Spot Contract: A spot contract is a contract is an agreement to buy and sell a foreign currency at a specified rate within 48 hours of entering into the contract. The rate often is the current market exchange rate, and delivery of the currency often is immediate.

A spot contract is drawn up after the currency pairing, the amount, and the exchange rate have been confirmed. The date on which you agree to the contract is the date of trade, and the date on which the funds are exchanged and deposited into the chosen account is the settlement date.

Spread: This is the profit taken by a broker or bank, and it is calculated by taking the difference between the rate that the broker/bank receives and the rate that they pass on to their clients.

Soft Currency: A currency with a fluctuating value that is mostly lower than other currencies’ values due to lesser demand for that currency is known as a soft currency.
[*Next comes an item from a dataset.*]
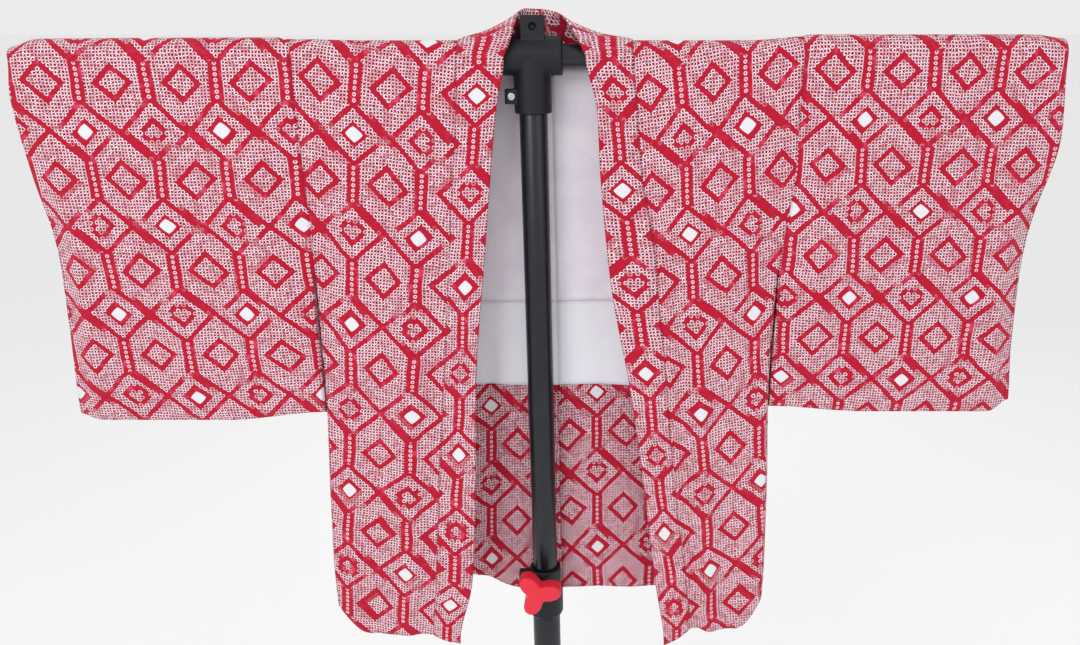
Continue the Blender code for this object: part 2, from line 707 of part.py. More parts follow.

The lack of demand usually is due to economic uncertainty or political issues in the country.

The currencies of most developing countries are regarded as weak. The situation is not helped by the governments of many of those countries, as they peg their currency to a major currency such as the US dollar. The result is an exchange rate that is too high, values that are unfavourable for investors, and less demand for the currency.

Stop-Loss Order: A stop-loss order allows you to specify the minimum exchange rate at which you would be willing to trade one currency for another. To reiterate, the trade will be processed only if and/or when the desired rate is achieved.

One of the benefits of stop-loss orders is that they can limit investors’ losses on positions. The order also offers you the possibility of receiving a rate that you think is satisfactory, and it means you don’t need to be concerned about currency exposure. Monitoring the market also isn’t necessary when you have a stop-loss order.